### Information shown

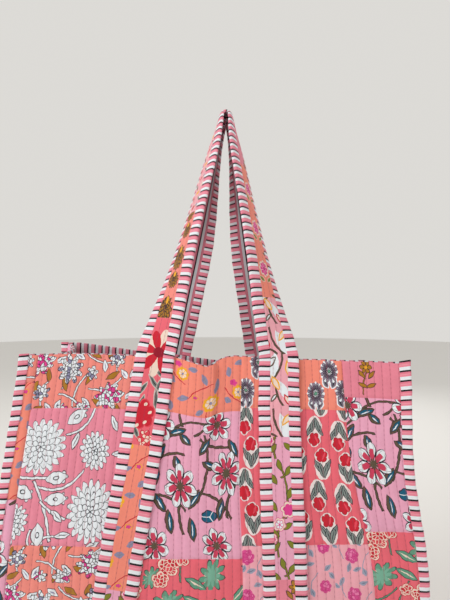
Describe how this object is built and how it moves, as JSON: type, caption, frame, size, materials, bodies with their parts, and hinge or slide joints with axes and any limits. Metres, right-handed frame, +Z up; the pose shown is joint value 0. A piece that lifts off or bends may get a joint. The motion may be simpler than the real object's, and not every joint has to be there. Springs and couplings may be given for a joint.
{
  "type": "quilted patchwork tote bag",
  "caption": "Quilted cotton patchwork tote bag with two long flat shoulder straps, striped bindings and deep gussets, shown hanging from a hook.",
  "frame": {"origin": "top of the hook's prong that the straps rest on, in the middle of the hook", "axes": "+X across the bag to the viewer's right, -Y towards the front, +Z up"},
  "size_m": [0.4528, 0.2051, 0.7023],
  "materials": {
    "patchwork": "block-printed cotton, hand-quilted in running stitch",
    "gusset_print": "block-printed cotton, quilted",
    "strap_patchwork": "block-printed cotton patches, quilted",
    "striped_cloth": "cotton with woven stripes in black, white and pink",
    "lining_cloth": "plain-weave cotton",
    "strap_lining_cloth": "cotton with lengthwise stripes",
    "wadding": "cotton wadding"
  },
  "bodies": {
    "bag": {"front_patches_1": "patchwork", "front_patches_2": "patchwork", "front_patches_3": "patchwork", "front_patches_4": "patchwork", "front_patches_5": "patchwork", "front_wadding": "wadding", "front_lining": "lining_cloth", "front_facing": "striped_cloth", "back_patches_1": "patchwork", "back_patches_2": "patchwork", "back_patches_3": "patchwork", "back_patches_4": "patchwork", "back_patches_5": "patchwork", "back_wadding": "wadding", "back_lining": "lining_cloth", "back_facing": "striped_cloth", "left_gusset_outer": "gusset_print", "left_gusset_wadding": "wadding", "left_gusset_lining": "lining_cloth", "left_gusset_facing": "striped_cloth", "right_gusset_outer": "gusset_print", "right_gusset_wadding": "wadding", "right_gusset_lining": "lining_cloth", "right_gusset_facing": "striped_cloth", "base_outer": "gusset_print", "base_wadding": "wadding", "base_lining": "lining_cloth", "front_left_binding": "striped_cloth", "front_right_binding": "striped_cloth", "front_base_binding": "striped_cloth", "back_left_binding": "striped_cloth", "back_right_binding": "striped_cloth", "back_base_binding": "striped_cloth", "front_left_leg_band": "strap_patchwork", "front_left_leg_bindings": "striped_cloth", "front_right_leg_band": "strap_patchwork", "front_right_leg_bindings": "striped_cloth", "back_left_leg_band": "strap_patchwork", "back_left_leg_bindings": "striped_cloth", "back_right_leg_band": "strap_patchwork", "back_right_leg_bindings": "striped_cloth"},
    "front_strap": {"front_strap_face": "strap_patchwork", "front_strap_wadding": "wadding", "front_strap_lining": "strap_lining_cloth", "front_strap_outer_binding": "striped_cloth", "front_strap_inner_binding": "striped_cloth"},
    "back_strap": {"back_strap_face": "strap_patchwork", "back_strap_wadding": "wadding", "back_strap_lining": "strap_lining_cloth", "back_strap_outer_binding": "striped_cloth", "back_strap_inner_binding": "striped_cloth"}
  },
  "joints": [
    {"name": "front_strap_fold", "type": "hinge", "parent": "bag", "child": "front_strap", "pos_m": [0, -0.1211, -0.316], "axis": [1, 0, 0], "range_deg": [0, 152]},
    {"name": "back_strap_fold", "type": "hinge", "parent": "bag", "child": "back_strap", "pos_m": [0, 0.0131, -0.316], "axis": [-1, 0, 0], "range_deg": [0, 170]}
  ]
}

### Challenge
Take the material above and return all of it exactly.

### Reply
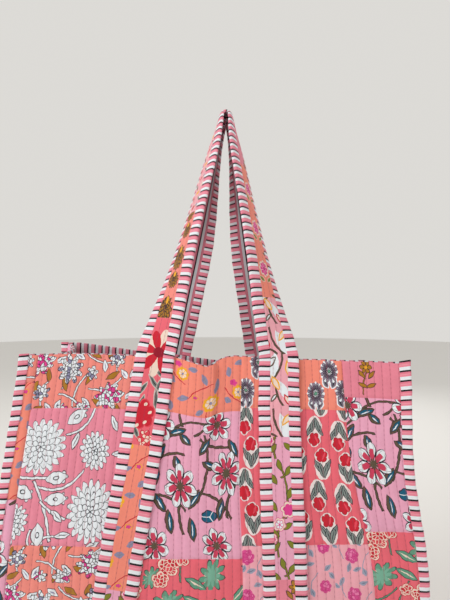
Describe how this object is built and how it moves, as JSON: type, caption, frame, size, materials, bodies with their parts, and hinge or slide joints with axes and any limits. Metres, right-handed frame, +Z up; the pose shown is joint value 0. A piece that lifts off or bends may get a joint. The motion may be simpler than the real object's, and not every joint has to be there. Springs and couplings may be given for a joint.
{
  "type": "quilted patchwork tote bag",
  "caption": "Quilted cotton patchwork tote bag with two long flat shoulder straps, striped bindings and deep gussets, shown hanging from a hook.",
  "frame": {"origin": "top of the hook's prong that the straps rest on, in the middle of the hook", "axes": "+X across the bag to the viewer's right, -Y towards the front, +Z up"},
  "size_m": [0.4528, 0.2051, 0.7023],
  "materials": {
    "patchwork": "block-printed cotton, hand-quilted in running stitch",
    "gusset_print": "block-printed cotton, quilted",
    "strap_patchwork": "block-printed cotton patches, quilted",
    "striped_cloth": "cotton with woven stripes in black, white and pink",
    "lining_cloth": "plain-weave cotton",
    "strap_lining_cloth": "cotton with lengthwise stripes",
    "wadding": "cotton wadding"
  },
  "bodies": {
    "bag": {"front_patches_1": "patchwork", "front_patches_2": "patchwork", "front_patches_3": "patchwork", "front_patches_4": "patchwork", "front_patches_5": "patchwork", "front_wadding": "wadding", "front_lining": "lining_cloth", "front_facing": "striped_cloth", "back_patches_1": "patchwork", "back_patches_2": "patchwork", "back_patches_3": "patchwork", "back_patches_4": "patchwork", "back_patches_5": "patchwork", "back_wadding": "wadding", "back_lining": "lining_cloth", "back_facing": "striped_cloth", "left_gusset_outer": "gusset_print", "left_gusset_wadding": "wadding", "left_gusset_lining": "lining_cloth", "left_gusset_facing": "striped_cloth", "right_gusset_outer": "gusset_print", "right_gusset_wadding": "wadding", "right_gusset_lining": "lining_cloth", "right_gusset_facing": "striped_cloth", "base_outer": "gusset_print", "base_wadding": "wadding", "base_lining": "lining_cloth", "front_left_binding": "striped_cloth", "front_right_binding": "striped_cloth", "front_base_binding": "striped_cloth", "back_left_binding": "striped_cloth", "back_right_binding": "striped_cloth", "back_base_binding": "striped_cloth", "front_left_leg_band": "strap_patchwork", "front_left_leg_bindings": "striped_cloth", "front_right_leg_band": "strap_patchwork", "front_right_leg_bindings": "striped_cloth", "back_left_leg_band": "strap_patchwork", "back_left_leg_bindings": "striped_cloth", "back_right_leg_band": "strap_patchwork", "back_right_leg_bindings": "striped_cloth"},
    "front_strap": {"front_strap_face": "strap_patchwork", "front_strap_wadding": "wadding", "front_strap_lining": "strap_lining_cloth", "front_strap_outer_binding": "striped_cloth", "front_strap_inner_binding": "striped_cloth"},
    "back_strap": {"back_strap_face": "strap_patchwork", "back_strap_wadding": "wadding", "back_strap_lining": "strap_lining_cloth", "back_strap_outer_binding": "striped_cloth", "back_strap_inner_binding": "striped_cloth"}
  },
  "joints": [
    {"name": "front_strap_fold", "type": "hinge", "parent": "bag", "child": "front_strap", "pos_m": [0, -0.1211, -0.316], "axis": [1, 0, 0], "range_deg": [0, 152]},
    {"name": "back_strap_fold", "type": "hinge", "parent": "bag", "child": "back_strap", "pos_m": [0, 0.0131, -0.316], "axis": [-1, 0, 0], "range_deg": [0, 170]}
  ]
}